For all the attention to the various ideological messages Biden may be sending with appointments, as he tries to hold together a Democratic coalition of jostling factions, what he is assembling is not so much a team of rivals as a team of careerists. A contender for Secretary of Defense is Michele Flournoy, who has been in national security circles for decades. She started a public affairs firm with Blinken, and graduated from Harvard a couple years before him.
Perhaps the closest equivalent is George H.W. Bush, who relied on decades-old relationships in Washington to fill his administration. The next four successors —Clinton, George W. Bush, Obama, and Trump — all arrived from outside Washington or after a very short tenure here, and had to integrate personal loyalists into the Washington firmament.
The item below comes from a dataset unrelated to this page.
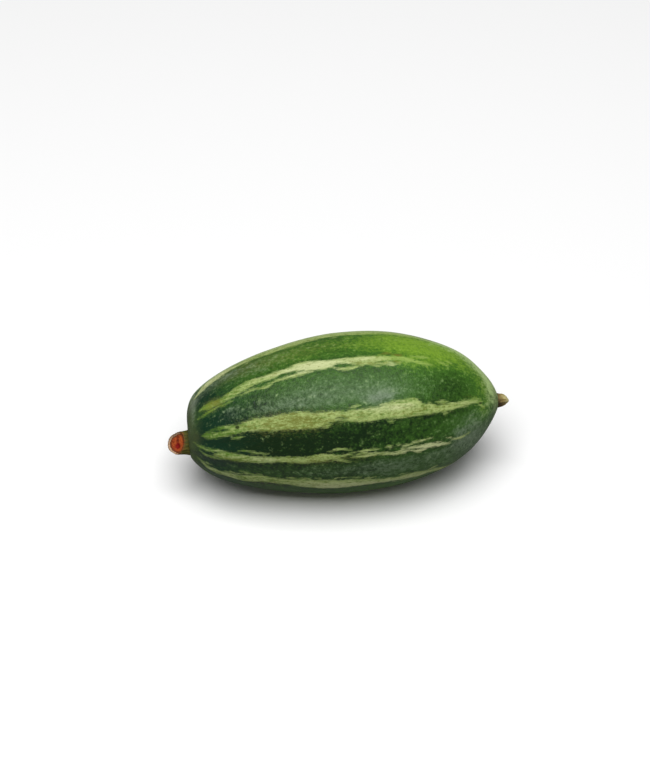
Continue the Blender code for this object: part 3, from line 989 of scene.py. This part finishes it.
def make_stub_finish(piece):
    nodes, shader = new_material(piece, "gourd_stem")
    grain = streaks(nodes, nodes.mark("stem_place", "Vector"), length=2.4, width=0.45, start=8)
    torn = streaks(nodes, nodes.mark("face_place", "Vector"), length=0.9, width=0.7, start=31)
    pebbles = nodes.group(speckle_tree, Size=0.25)
    bark = nodes.tint(BARK_GREEN, BARK_LIGHT, grain["Coarse"], -0.2, 0.6)
    browning = nodes.plus("up_stem", (grain["Coarse"], 0.3))
    bark = nodes.tint(bark, BARK_BROWN, browning, 0.75, 1.05)
    rim_mask = nodes.plus("rim", (grain["Fine"], 0.5), ("shaded", -1))
    colour = nodes.tint(bark, RIM_CREAM, rim_mask, 0.25, 0.85)
    rusty = nodes.plus(torn["Coarse"], (torn["Fine"], 0.8), ("shaded", -0.3))
    core = nodes.plus("core", (torn["Coarse"], 0.12))
    inside = nodes.tint(CORE_ORANGE, CORE_RUST, rusty, -0.45, 0.45)
    # The dark edge of the core is painted shade under the rim.
    inside = nodes.tint(inside, CORE_EDGE_SHADE, core, 0.34, 0.08)
    inside = nodes.tint(inside, PITH_RED, nodes.plus("pith", (torn["Fine"], 0.35)), 0.18, 0.65)
    colour = nodes.tint(colour, inside, core, 0.02, 0.12)
    shade = nodes.plus(0.95, (pebbles["Tint"], 0.4))
    colour = nodes.add("HueSaturation", Value=shade, Color=colour).outputs[0]
    rough = nodes.plus(0.66, (grain["Fine"], 0.12))
    height = nodes.plus(pebbles["Height"], (grain["Fine"], 0.6))
    finish(nodes, shader, colour, rough, height, bump_strength=0.7, mirrors=0.2)


make_stub_finish(stub)

# %% [markdown]
# ## The dry remnant
#
# The remnant is papery: brown where it joins the fruit, tan further out, and straw coloured at its end
# and along its upper side. The brown at the foot is partly its own colour and partly painted shade where
# it meets the fruit, and the straw along the upper side is painted light from above.

# %% The remnant material
STRAW = screen(184, 174, 122)
HUSK_TAN = screen(126, 110, 62)
HUSK_BROWN_AND_SHADE = screen(66, 50, 26)


def make_remnant_finish(piece):
    nodes, shader = new_material(piece, "gourd_remnant")
    grain = streaks(nodes, nodes.mark("remnant_place", "Vector"), length=1.6, width=0.5, start=2)
    pebbles = nodes.group(speckle_tree, Size=0.22)
    # Paler along the upper side: painted light. Darker towards the foot: partly painted shade.
    ageing_and_painted_light = nodes.plus("up_remnant", (grain["Coarse"], 0.45), ("lit_upper_side", 0.32))
    colour = nodes.tint(HUSK_BROWN_AND_SHADE, HUSK_TAN, ageing_and_painted_light, 0.35, 0.8)
    colour = nodes.tint(colour, STRAW, ageing_and_painted_light, 0.7, 1.1)
    shade = nodes.plus(1, (pebbles["Tint"], 0.4))
    colour = nodes.add("HueSaturation", Value=shade, Color=colour).outputs[0]
    rough = nodes.plus(0.7, (grain["Fine"], 0.1))
    height = nodes.plus(pebbles["Height"], (grain["Fine"], 0.7))
    finish(nodes, shader, colour, rough, height, bump_strength=0.7, mirrors=0.25)


make_remnant_finish(remnant)

# %% [markdown]
# ## The camera
#
# The fruit is seen from above at 45 degrees, a little from the left, through a long lens that hardly
# distorts it. It lies near the middle of an upright picture of 650 by 780 pixels. The camera looks along
# a fixed direction, and is moved sideways until the middle of the fruit falls on its pixel.

# %% The camera
PICTURE = (650, 780)
VIEW_AZIMUTH = math.radians(-6.15)
VIEW_ELEVATION = math.radians(45)
VIEW_DISTANCE = 0.55
PIXELS_PER_METRE = 4094
FRUIT_PIXEL = (339.1, 411.0)
FRUIT_MIDDLE = Vector((0, 0, 19.5 * MM))
SENSOR = 36.0


def make_camera():
    level, aside, ahead = math.cos(VIEW_ELEVATION), math.sin(VIEW_AZIMUTH), math.cos(VIEW_AZIMUTH)
    back = Vector((aside * level, -ahead * level, math.sin(VIEW_ELEVATION)))
    right = Vector((ahead, aside, 0))
    up = back.cross(right)
    aside = (PICTURE[0] / 2 - FRUIT_PIXEL[0]) / PIXELS_PER_METRE
    above = (FRUIT_PIXEL[1] - PICTURE[1] / 2) / PIXELS_PER_METRE
    lens = bpy.data.cameras.new("camera")
    lens.sensor_width = SENSOR
    lens.lens = PIXELS_PER_METRE * VIEW_DISTANCE * SENSOR / PICTURE[1]
    lens.clip_start = 0.01
    camera = placed("camera", lens)
    camera.matrix_world = Matrix((right, up, back)).transposed().to_4x4()
    camera.location = FRUIT_MIDDLE + back * VIEW_DISTANCE + right * aside + up * above
    bpy.context.scene.camera = camera
    print("lens:", round(lens.lens, 1), "mm")


make_camera()

# %% [markdown]
# ## The light and the floor
#
# A waxy green skin needs something soft and bright to reflect, and something dark as well, or it looks
# like plastic. One large soft light hangs overhead, and the room around it is dim. A white floor would
# throw so much light back up that the green of the underside turned grey. So the floor is white only to
# the camera: Light Path tells the camera's rays from all the others, and to those the floor is a middling
# grey.

# %% The light and the floor
SOFTBOX_SIDE = 0.8
SOFTBOX_PLACE = Vector((-0.05, -0.22, 0.95))
SOFTBOX_WATTS = 12.5
ROOM_LIGHT = 0.12
FLOOR_SIDE = 4.0
FLOOR_WHITE = 0.90
FLOOR_GREY = 0.36
FLOOR_ROUGHNESS = 0.9


def make_softbox():
    light = bpy.data.lights.new("overhead_softbox", "AREA")
    light.shape = "SQUARE"
    light.size = SOFTBOX_SIDE
    light.energy = SOFTBOX_WATTS
    lamp = placed("overhead_softbox", light)
    lamp.location = SOFTBOX_PLACE
    lamp.rotation_euler = (FRUIT_MIDDLE - SOFTBOX_PLACE).to_track_quat("-Z", "Y").to_euler()


def make_floor():
    mesh = bpy.data.meshes.new("floor")
    sheet = bmesh.new()
    bmesh.ops.create_grid(sheet, x_segments=1, y_segments=1, size=FLOOR_SIDE / 2)
    sheet.to_mesh(mesh)
    sheet.free()
    floor = placed("floor", mesh)
    nodes, shader = new_material(floor, "floor_white")
    seen = nodes.add("LightPath").outputs["Is Camera Ray"]
    white, grey = (FLOOR_WHITE,) * 3 + (1,), (FLOOR_GREY,) * 3 + (1,)
    nodes.feed(shader.inputs["Base Color"], nodes.mix(seen, grey, white))
    shader.inputs["Roughness"].default_value = FLOOR_ROUGHNESS
    shader.inputs["Specular IOR Level"].default_value = 0.2


def make_room():
    room = bpy.data.worlds.new("room")
    room.use_nodes = True
    sky = room.node_tree.nodes["Background"].inputs
    sky["Color"].default_value = (1, 1, 1, 1)
    sky["Strength"].default_value = ROOM_LIGHT
    bpy.context.scene.world = room


make_softbox()
make_floor()
make_room()
bpy.context.scene.view_settings.view_transform = "Standard"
In Biden’s case, these two groups are exactly the same.
What’s also notable is how much endurance his team has shown. In most cases they started their Washington careers as prodigies, with impressive jobs at young ages. Now, most are deep into middle age, toiling for a boss who is well past it, as they finally grasp top prizes.
Klain, who served as chief of staff to Vice President Al Gore before holding the same job for Biden, could plausibly have been a White House chief of staff at age 39 if Gore had won the 2000 election. As it happened, Klain got portrayed by actor Kevin Spacey in the movie “Recount,” but he didn’t get the job he wanted until two decades later.
James P. Rubin, who was a top deputy to Secretary of State Madeleine Albright in the 1990s but was a foreign policy advisor to Biden on the Senate Foreign Relations Committee a decade before that, says there is an important lesson in this endurance. Biden commands long-term loyalty in a way that many politicians do not.
“When you work for him he gives you enormous strength — he trusts you to run with the ball and he protects you when you fumble,” Rubin said. “He gives you great confidence that he would be there for you if you were fighting for him.” It is a pattern that began in his Senate days: “He wanted the best people, he attracted them, he gave them a long leash, and he was at the center of important things.”